Exercise goal — Single out the lines of the material that contain "image" and copy them.

Records for the task —
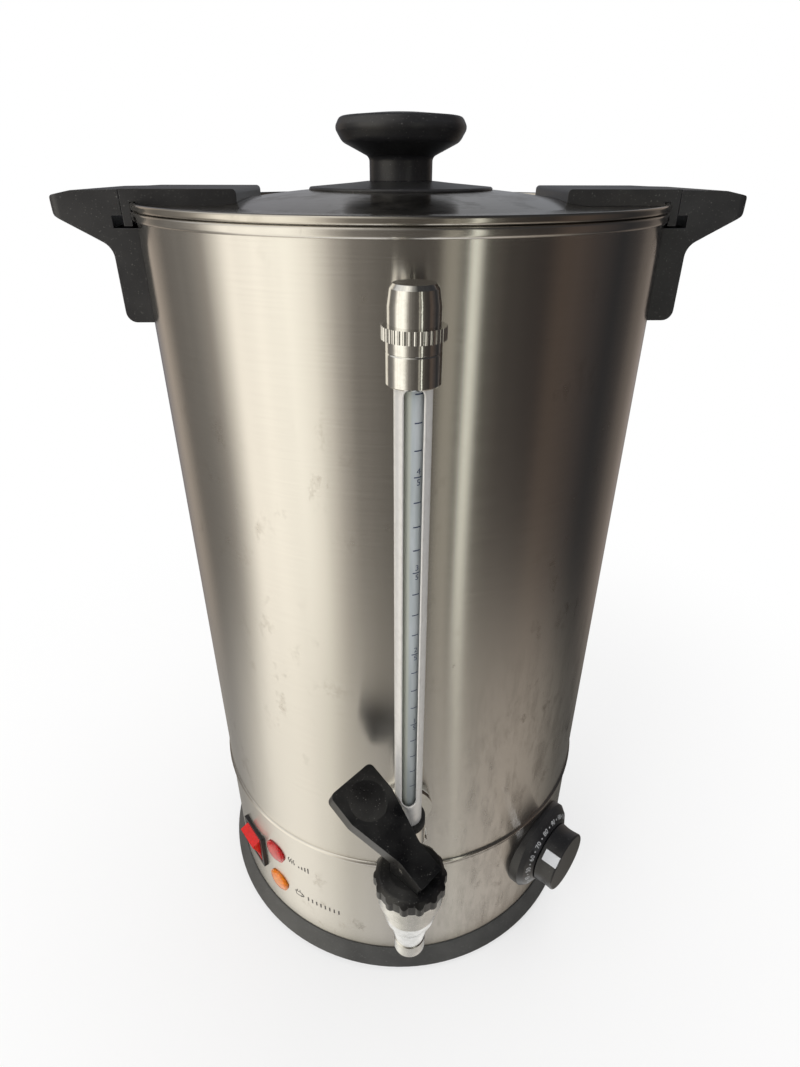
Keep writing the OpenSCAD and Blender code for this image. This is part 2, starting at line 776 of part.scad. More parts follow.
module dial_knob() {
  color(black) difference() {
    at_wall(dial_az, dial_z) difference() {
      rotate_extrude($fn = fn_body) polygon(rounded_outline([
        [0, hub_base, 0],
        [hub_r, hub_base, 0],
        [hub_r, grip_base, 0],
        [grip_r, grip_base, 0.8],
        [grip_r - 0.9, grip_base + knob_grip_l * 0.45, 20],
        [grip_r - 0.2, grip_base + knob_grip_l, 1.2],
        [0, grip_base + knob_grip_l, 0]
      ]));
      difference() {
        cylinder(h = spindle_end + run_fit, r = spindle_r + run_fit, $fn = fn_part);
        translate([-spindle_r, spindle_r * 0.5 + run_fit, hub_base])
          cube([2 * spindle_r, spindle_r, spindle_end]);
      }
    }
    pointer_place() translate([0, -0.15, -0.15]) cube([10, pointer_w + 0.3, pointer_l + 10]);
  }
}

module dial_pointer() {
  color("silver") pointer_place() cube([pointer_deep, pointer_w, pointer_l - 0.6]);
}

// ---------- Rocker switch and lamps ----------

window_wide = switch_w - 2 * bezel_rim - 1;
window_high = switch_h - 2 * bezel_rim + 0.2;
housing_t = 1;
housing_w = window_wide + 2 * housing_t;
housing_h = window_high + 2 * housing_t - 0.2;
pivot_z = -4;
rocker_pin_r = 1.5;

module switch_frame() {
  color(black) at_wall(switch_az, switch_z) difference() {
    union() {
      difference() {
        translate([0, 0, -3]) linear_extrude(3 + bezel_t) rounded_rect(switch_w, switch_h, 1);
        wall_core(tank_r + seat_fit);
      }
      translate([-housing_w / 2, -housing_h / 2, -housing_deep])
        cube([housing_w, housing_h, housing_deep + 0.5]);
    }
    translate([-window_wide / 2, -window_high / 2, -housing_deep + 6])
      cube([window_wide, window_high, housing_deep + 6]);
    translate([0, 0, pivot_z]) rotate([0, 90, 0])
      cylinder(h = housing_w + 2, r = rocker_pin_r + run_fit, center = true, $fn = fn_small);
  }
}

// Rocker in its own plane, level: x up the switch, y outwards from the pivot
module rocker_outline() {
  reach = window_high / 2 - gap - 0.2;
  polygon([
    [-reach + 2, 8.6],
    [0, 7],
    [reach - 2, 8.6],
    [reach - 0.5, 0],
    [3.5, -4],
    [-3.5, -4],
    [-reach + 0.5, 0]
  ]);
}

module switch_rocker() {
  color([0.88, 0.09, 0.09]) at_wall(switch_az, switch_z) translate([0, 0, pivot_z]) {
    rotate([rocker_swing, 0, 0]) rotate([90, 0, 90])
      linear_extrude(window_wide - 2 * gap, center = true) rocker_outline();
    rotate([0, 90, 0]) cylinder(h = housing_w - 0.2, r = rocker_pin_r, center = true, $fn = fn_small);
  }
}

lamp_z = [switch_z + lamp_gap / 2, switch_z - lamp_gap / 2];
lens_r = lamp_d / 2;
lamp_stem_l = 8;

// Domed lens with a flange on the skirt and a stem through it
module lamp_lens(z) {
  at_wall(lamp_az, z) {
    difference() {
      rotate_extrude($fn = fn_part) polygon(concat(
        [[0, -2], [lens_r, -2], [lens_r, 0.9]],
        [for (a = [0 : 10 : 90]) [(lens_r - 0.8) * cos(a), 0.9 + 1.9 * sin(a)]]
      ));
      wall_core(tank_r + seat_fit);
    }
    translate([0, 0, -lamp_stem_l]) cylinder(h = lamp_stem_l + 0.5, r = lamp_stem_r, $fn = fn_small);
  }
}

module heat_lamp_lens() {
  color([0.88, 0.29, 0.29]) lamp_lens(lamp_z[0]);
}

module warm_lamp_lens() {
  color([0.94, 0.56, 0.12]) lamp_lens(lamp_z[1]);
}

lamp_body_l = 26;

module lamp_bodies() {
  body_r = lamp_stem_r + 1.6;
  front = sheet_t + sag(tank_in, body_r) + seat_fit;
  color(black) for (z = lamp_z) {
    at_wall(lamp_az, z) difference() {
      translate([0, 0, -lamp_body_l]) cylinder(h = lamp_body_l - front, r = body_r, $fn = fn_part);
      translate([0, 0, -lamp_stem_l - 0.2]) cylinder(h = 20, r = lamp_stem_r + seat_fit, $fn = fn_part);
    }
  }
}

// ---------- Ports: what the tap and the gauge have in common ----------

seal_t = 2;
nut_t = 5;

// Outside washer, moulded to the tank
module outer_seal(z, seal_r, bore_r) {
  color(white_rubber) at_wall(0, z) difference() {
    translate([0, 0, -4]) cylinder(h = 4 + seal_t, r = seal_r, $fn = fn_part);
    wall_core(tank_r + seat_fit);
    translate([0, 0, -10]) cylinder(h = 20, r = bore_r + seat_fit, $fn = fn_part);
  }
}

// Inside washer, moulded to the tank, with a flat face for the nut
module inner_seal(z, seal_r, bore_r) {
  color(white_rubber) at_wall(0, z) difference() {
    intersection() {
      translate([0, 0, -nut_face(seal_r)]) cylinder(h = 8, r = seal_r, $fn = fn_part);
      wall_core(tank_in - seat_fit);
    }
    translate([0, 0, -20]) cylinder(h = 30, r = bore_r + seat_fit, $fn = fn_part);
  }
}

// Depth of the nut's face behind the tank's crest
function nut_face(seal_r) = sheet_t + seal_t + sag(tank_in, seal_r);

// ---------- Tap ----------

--

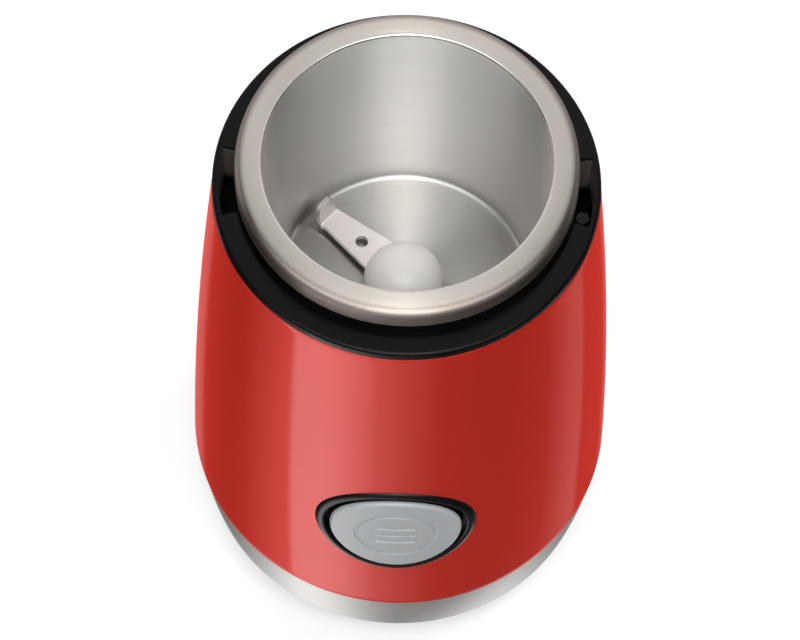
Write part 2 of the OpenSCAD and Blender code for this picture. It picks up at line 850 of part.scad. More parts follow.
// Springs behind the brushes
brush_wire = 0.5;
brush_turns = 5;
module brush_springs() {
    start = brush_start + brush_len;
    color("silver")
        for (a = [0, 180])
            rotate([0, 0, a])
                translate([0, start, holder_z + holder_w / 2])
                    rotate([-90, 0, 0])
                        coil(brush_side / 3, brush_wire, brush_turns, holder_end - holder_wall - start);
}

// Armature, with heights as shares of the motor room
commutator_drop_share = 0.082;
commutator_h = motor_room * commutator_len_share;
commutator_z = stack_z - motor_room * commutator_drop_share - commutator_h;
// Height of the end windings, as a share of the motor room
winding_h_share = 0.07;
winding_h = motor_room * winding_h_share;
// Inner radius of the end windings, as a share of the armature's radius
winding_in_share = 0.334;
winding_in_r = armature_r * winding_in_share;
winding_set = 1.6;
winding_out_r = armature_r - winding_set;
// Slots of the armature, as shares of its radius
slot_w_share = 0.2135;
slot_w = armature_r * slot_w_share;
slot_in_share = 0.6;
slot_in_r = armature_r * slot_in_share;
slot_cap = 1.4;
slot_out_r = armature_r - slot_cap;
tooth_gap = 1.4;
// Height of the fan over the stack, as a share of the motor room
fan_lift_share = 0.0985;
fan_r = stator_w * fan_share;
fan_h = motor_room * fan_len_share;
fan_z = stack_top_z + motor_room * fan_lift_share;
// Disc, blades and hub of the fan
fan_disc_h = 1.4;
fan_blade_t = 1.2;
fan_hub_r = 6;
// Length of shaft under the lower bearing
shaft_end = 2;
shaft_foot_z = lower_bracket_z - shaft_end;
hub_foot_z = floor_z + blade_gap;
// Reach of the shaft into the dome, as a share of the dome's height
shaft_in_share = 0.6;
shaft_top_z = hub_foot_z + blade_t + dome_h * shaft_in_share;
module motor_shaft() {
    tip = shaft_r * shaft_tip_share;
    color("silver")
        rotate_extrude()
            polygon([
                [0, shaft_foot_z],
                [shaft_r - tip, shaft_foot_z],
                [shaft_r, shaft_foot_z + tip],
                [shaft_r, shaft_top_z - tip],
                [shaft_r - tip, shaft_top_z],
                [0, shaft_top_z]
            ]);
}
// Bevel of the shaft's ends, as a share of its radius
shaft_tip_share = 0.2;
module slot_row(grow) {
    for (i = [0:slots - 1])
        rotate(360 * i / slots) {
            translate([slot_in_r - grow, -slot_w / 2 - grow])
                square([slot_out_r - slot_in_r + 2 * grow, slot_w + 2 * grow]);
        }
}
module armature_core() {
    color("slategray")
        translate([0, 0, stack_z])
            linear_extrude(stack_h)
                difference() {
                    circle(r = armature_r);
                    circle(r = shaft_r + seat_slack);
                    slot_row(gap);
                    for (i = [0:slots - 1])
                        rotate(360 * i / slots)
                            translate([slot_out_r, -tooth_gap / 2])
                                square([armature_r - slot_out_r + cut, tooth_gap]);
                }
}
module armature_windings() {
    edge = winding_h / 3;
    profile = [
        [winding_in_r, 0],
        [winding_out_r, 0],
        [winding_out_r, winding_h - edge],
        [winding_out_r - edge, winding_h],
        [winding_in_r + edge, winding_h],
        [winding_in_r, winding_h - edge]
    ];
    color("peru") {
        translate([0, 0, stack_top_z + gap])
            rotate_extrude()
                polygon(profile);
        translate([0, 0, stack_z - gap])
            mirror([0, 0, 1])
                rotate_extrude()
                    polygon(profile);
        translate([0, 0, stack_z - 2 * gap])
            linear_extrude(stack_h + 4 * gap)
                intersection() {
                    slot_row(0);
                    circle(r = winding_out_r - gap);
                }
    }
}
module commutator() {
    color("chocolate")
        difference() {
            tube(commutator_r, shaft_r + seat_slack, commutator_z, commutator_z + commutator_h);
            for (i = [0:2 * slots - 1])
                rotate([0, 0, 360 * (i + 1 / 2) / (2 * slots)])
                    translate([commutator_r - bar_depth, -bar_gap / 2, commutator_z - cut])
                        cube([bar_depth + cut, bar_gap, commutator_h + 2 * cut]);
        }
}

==

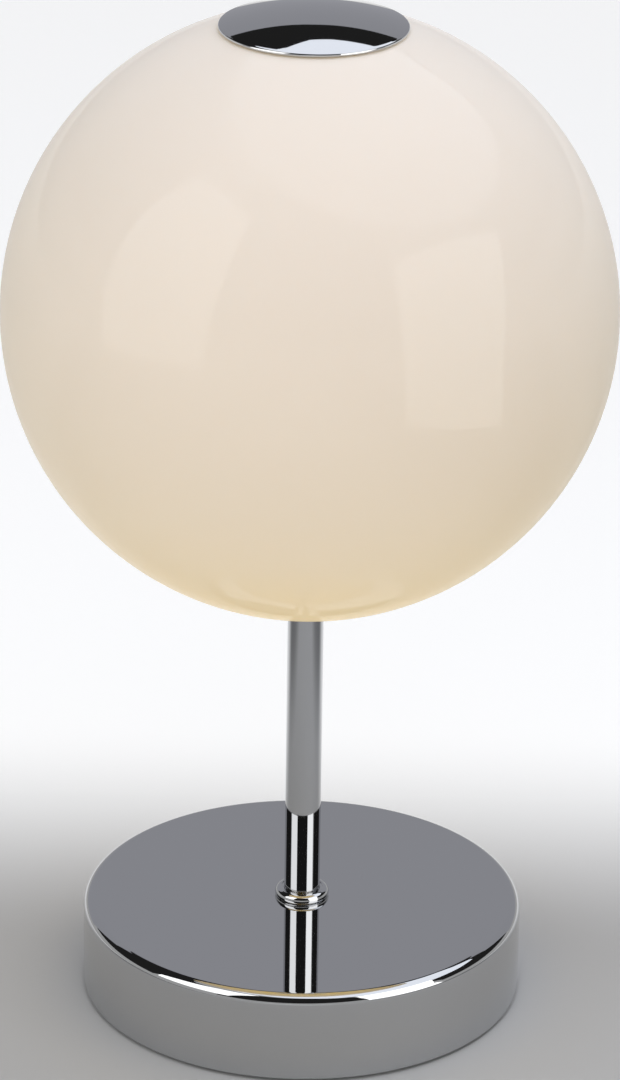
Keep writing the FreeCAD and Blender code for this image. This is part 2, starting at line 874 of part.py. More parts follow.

The reply —
Keep writing the OpenSCAD and Blender code for this image. This is part 2, starting at line 776 of part.scad. More parts follow.
Keep writing the FreeCAD and Blender code for this image. This is part 2, starting at line 874 of part.py. More parts follow.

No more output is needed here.